Zudem legt sie – oder ihr(e) Ghostwriter(*innen?), aber das ist eine Diskussion, die an dieser Stelle zu weit ausufern würde – einen teilweise weirden Sprachhabitus an den Tag. Beispielsweise ist eine immer wieder auftretende Figur in der Bitch Bibel ihr bester Freund Max, von dem sie jedes einzelne Mal wieder betont, dass er schwul ist, was den Lesefluss spätestens ab dem dritten Mal auffällig unterbricht. Als Fan* wusste ich schon vorher, dass Krasavice ein Ally der queeren Community ist und sich für mehr Akzeptanz und Diversity ausspricht – als Leser* war es mir unangenehm, wie sehr sie auf der Homosexualität von Max beharrte.
Ein weiteres Sprachmuster sehe ich in dem pädagogischen Auftrag, von dem es so scheint, als habe Krasavice ihn sich selbst auferlegt und ihn akribisch in jedes ihrer zehn Kapitel, die sie die „zehn Gebote“ nennt, eingearbeitet.
Erzählt sie von einer verpfuschten Schönheits-Operation, die sie hatte, so rät sie den Leser*innen dazu, nicht ihre Fehler zu wiederholen und lieber mehr Geld in einer seriösen Klinik zu bezahlen.
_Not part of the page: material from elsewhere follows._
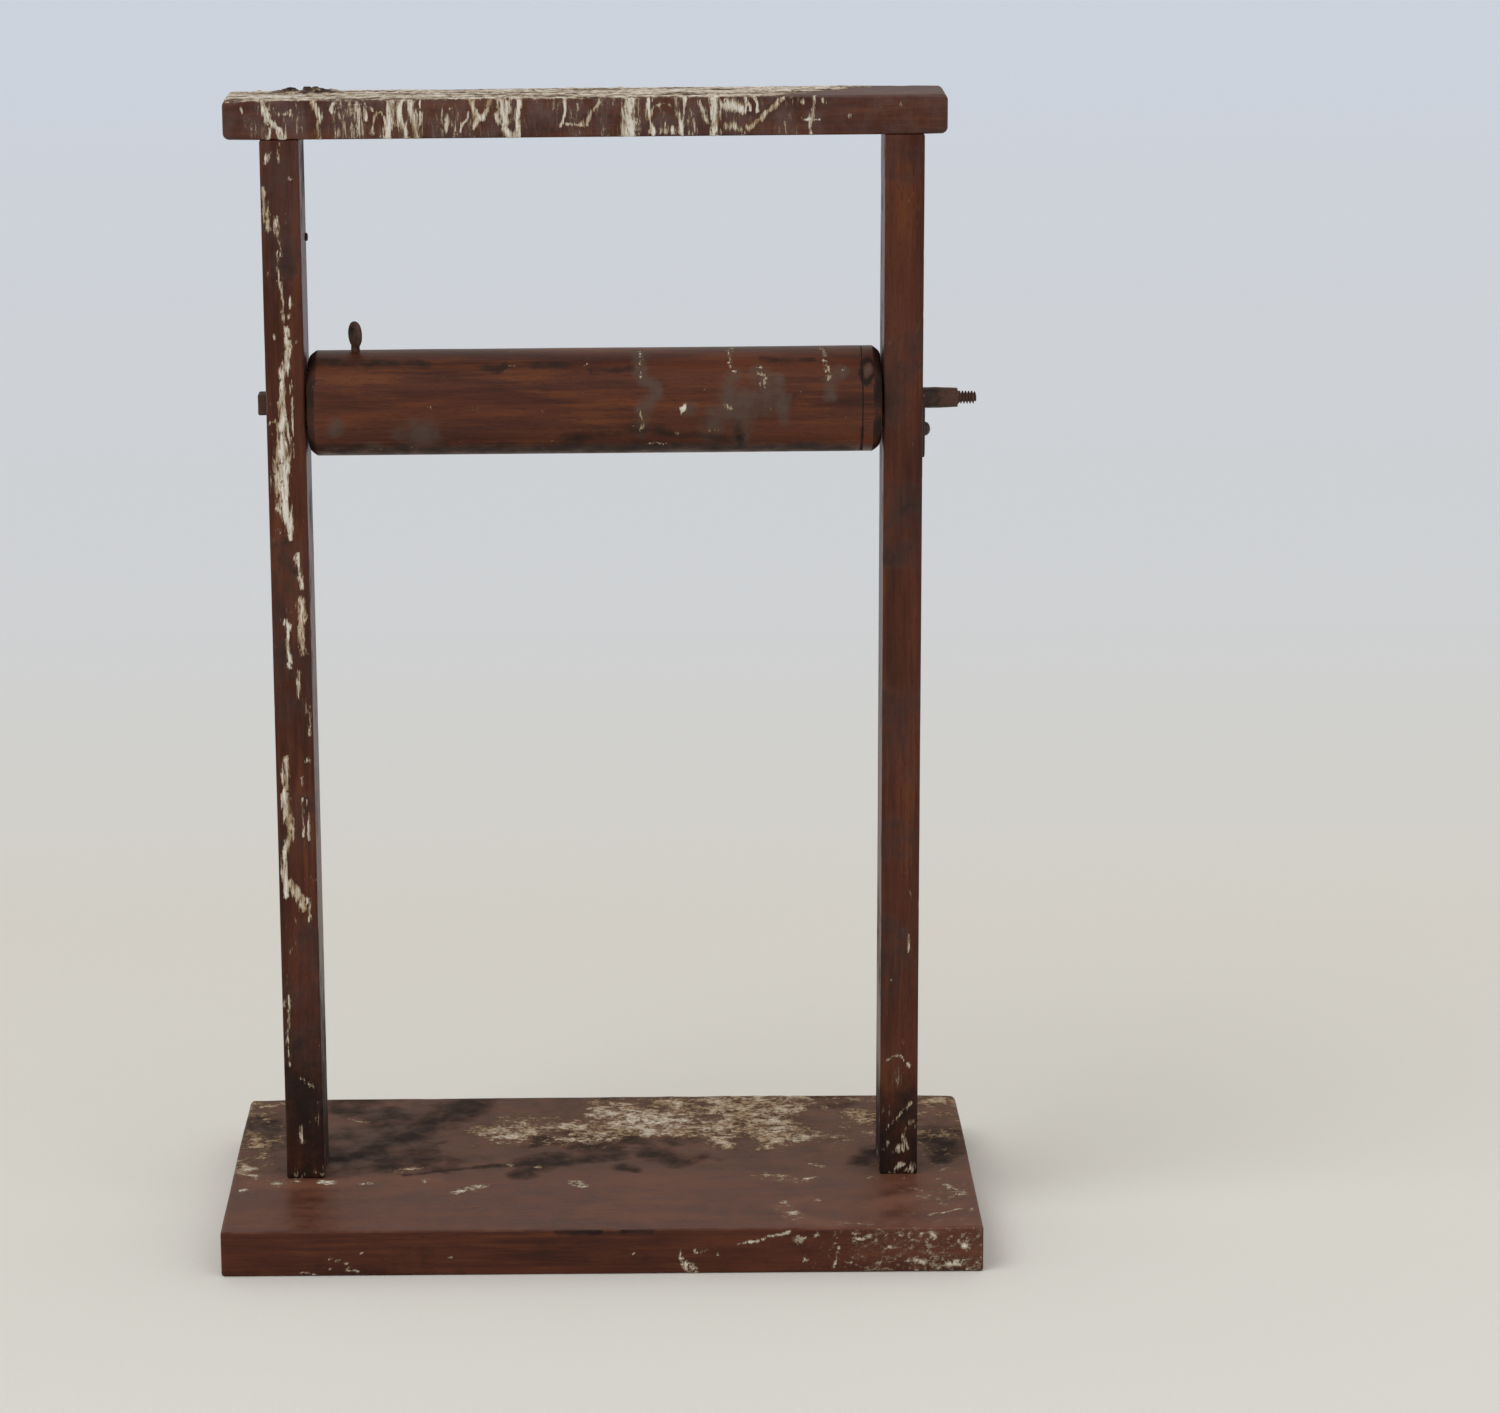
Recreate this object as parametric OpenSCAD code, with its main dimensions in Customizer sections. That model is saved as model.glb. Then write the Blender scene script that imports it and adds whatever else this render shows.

Erzählt sie von ihrem Drogenmissbrauch, so besteht sie darauf, nie mehr als Gras geraucht zu haben und rät ihren Leser*innen vom generellen Konsum von Drogen ab. Schreibt sie darüber, dass sie in ihrer Jugend ungeschützten Sex hatte, so bittet sie ihre Leser*innen nachdrücklich darum, stets auf Verhütung zu achten. Dieses Muster lässt sich schablonenartig über beinahe jedes Thema legen, das sie in ihrer Autobiografie verhandelt.
Über diese pädagogischen Ansprüche, die Profilierung als Supporterin der queeren Community und die teilweise cringy sexuellen Metaphern, mit denen das Buch arbeitet, lässt sich für 208 Seiten hinwegsehen. Was für mich während des Lesens gezählt hat, war die Message, die Krasavice mit ihrem Debüt zu vermitteln versucht: Sei immer du selbst, egal, was die anderen sagen. Mach deine vermeintlichen Schwächen zu deiner Marke. Kritisier das System, fick das System, lass es für dich arbeiten und dann schlag Profit daraus.